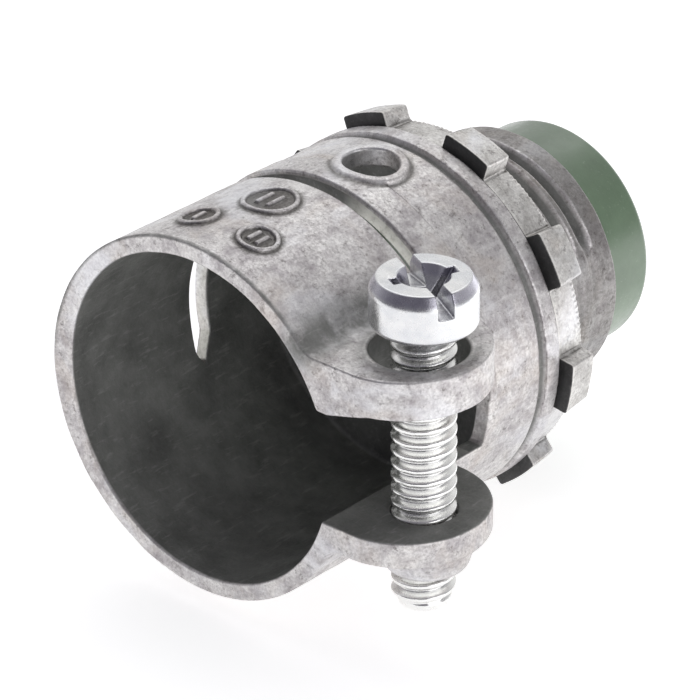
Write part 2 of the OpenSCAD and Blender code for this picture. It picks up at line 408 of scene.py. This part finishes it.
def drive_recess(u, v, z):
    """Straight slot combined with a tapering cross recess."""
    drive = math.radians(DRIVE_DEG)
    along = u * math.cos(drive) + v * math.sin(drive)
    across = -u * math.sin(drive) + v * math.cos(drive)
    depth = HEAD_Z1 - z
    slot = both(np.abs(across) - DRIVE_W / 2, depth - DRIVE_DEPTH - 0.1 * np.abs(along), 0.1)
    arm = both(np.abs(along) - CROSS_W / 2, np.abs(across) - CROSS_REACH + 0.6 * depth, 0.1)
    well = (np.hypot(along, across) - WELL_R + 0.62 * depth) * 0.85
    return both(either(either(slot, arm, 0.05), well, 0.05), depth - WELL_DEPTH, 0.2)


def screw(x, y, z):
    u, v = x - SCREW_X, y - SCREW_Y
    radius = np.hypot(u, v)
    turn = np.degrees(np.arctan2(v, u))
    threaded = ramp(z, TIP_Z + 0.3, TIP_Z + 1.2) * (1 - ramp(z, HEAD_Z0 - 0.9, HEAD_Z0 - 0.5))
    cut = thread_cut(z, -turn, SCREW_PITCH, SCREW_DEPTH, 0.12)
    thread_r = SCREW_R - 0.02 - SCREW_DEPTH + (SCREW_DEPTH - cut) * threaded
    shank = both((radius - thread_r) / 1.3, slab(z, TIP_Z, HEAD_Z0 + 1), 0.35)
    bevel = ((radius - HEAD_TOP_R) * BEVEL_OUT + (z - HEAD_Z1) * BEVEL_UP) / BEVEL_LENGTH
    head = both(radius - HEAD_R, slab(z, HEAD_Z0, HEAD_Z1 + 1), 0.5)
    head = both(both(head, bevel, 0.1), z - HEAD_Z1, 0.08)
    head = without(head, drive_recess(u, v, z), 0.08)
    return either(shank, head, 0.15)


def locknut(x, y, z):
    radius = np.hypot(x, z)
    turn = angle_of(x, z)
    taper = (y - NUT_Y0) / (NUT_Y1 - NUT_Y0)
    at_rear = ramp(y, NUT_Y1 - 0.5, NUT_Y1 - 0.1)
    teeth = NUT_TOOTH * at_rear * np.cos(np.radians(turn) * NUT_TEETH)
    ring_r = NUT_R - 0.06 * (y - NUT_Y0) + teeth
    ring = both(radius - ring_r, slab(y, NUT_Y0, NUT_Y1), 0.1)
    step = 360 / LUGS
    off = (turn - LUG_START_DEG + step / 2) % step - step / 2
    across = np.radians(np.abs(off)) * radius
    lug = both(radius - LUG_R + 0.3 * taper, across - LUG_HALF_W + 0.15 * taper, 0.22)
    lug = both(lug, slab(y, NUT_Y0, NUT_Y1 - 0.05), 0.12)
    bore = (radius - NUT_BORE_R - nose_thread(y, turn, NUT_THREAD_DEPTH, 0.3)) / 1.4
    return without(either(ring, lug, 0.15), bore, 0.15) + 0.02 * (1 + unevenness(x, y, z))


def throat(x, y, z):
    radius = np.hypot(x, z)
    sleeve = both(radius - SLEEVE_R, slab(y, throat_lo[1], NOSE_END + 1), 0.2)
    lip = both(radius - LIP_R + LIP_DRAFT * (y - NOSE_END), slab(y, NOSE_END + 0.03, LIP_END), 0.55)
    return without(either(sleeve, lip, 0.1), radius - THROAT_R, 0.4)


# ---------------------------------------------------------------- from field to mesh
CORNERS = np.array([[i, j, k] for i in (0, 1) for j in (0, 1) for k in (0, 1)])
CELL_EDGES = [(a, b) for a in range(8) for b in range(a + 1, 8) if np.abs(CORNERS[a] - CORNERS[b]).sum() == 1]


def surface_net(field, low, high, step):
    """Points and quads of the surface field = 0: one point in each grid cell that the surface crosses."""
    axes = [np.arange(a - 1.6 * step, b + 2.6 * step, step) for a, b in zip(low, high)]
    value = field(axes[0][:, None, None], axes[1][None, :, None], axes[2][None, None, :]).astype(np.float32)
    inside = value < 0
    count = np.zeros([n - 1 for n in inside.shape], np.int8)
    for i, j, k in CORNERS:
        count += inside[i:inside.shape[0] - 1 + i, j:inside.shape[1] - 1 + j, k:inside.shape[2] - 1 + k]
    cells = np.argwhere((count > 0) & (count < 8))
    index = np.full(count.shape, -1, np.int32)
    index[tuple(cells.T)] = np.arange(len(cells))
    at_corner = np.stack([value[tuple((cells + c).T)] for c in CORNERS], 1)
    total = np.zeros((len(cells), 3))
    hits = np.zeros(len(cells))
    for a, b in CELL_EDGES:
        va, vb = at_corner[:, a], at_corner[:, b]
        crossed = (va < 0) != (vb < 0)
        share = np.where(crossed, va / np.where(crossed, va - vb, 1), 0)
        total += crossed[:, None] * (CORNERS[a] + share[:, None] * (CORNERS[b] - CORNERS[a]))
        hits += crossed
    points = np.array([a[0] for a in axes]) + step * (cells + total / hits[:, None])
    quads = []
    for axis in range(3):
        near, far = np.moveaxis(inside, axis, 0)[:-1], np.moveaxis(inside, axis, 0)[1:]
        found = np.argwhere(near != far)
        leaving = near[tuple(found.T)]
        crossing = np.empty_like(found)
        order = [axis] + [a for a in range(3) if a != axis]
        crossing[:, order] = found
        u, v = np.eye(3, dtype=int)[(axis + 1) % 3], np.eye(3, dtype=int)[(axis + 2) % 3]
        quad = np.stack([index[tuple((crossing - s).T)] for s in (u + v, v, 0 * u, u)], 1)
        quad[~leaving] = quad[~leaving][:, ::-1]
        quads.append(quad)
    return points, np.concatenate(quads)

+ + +

Request:
What you return should be the lines from the start of the data through the line with "return without(either(ring, lug, 0.15), bore, 0.15)", quoted exactly and nothing more.

Task response:
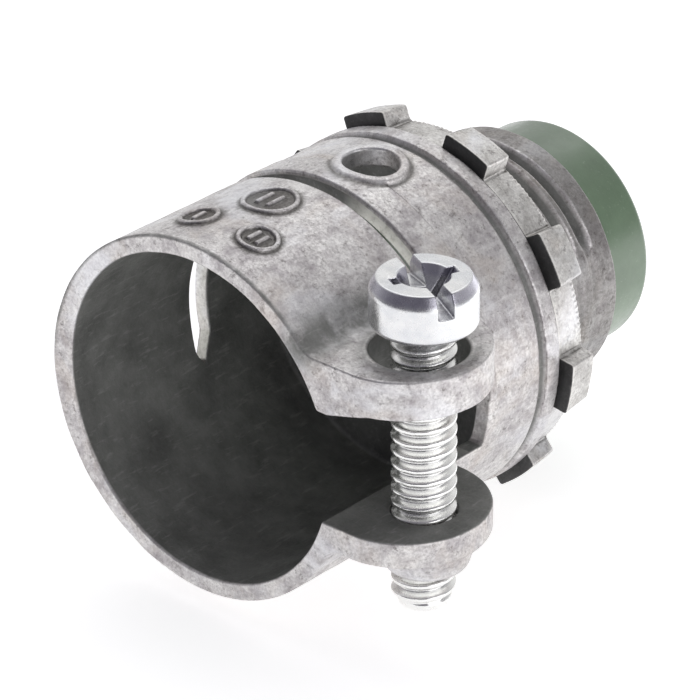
Write part 2 of the OpenSCAD and Blender code for this picture. It picks up at line 408 of scene.py. This part finishes it.
def drive_recess(u, v, z):
    """Straight slot combined with a tapering cross recess."""
    drive = math.radians(DRIVE_DEG)
    along = u * math.cos(drive) + v * math.sin(drive)
    across = -u * math.sin(drive) + v * math.cos(drive)
    depth = HEAD_Z1 - z
    slot = both(np.abs(across) - DRIVE_W / 2, depth - DRIVE_DEPTH - 0.1 * np.abs(along), 0.1)
    arm = both(np.abs(along) - CROSS_W / 2, np.abs(across) - CROSS_REACH + 0.6 * depth, 0.1)
    well = (np.hypot(along, across) - WELL_R + 0.62 * depth) * 0.85
    return both(either(either(slot, arm, 0.05), well, 0.05), depth - WELL_DEPTH, 0.2)


def screw(x, y, z):
    u, v = x - SCREW_X, y - SCREW_Y
    radius = np.hypot(u, v)
    turn = np.degrees(np.arctan2(v, u))
    threaded = ramp(z, TIP_Z + 0.3, TIP_Z + 1.2) * (1 - ramp(z, HEAD_Z0 - 0.9, HEAD_Z0 - 0.5))
    cut = thread_cut(z, -turn, SCREW_PITCH, SCREW_DEPTH, 0.12)
    thread_r = SCREW_R - 0.02 - SCREW_DEPTH + (SCREW_DEPTH - cut) * threaded
    shank = both((radius - thread_r) / 1.3, slab(z, TIP_Z, HEAD_Z0 + 1), 0.35)
    bevel = ((radius - HEAD_TOP_R) * BEVEL_OUT + (z - HEAD_Z1) * BEVEL_UP) / BEVEL_LENGTH
    head = both(radius - HEAD_R, slab(z, HEAD_Z0, HEAD_Z1 + 1), 0.5)
    head = both(both(head, bevel, 0.1), z - HEAD_Z1, 0.08)
    head = without(head, drive_recess(u, v, z), 0.08)
    return either(shank, head, 0.15)


def locknut(x, y, z):
    radius = np.hypot(x, z)
    turn = angle_of(x, z)
    taper = (y - NUT_Y0) / (NUT_Y1 - NUT_Y0)
    at_rear = ramp(y, NUT_Y1 - 0.5, NUT_Y1 - 0.1)
    teeth = NUT_TOOTH * at_rear * np.cos(np.radians(turn) * NUT_TEETH)
    ring_r = NUT_R - 0.06 * (y - NUT_Y0) + teeth
    ring = both(radius - ring_r, slab(y, NUT_Y0, NUT_Y1), 0.1)
    step = 360 / LUGS
    off = (turn - LUG_START_DEG + step / 2) % step - step / 2
    across = np.radians(np.abs(off)) * radius
    lug = both(radius - LUG_R + 0.3 * taper, across - LUG_HALF_W + 0.15 * taper, 0.22)
    lug = both(lug, slab(y, NUT_Y0, NUT_Y1 - 0.05), 0.12)
    bore = (radius - NUT_BORE_R - nose_thread(y, turn, NUT_THREAD_DEPTH, 0.3)) / 1.4
    return without(either(ring, lug, 0.15), bore, 0.15) + 0.02 * (1 + unevenness(x, y, z))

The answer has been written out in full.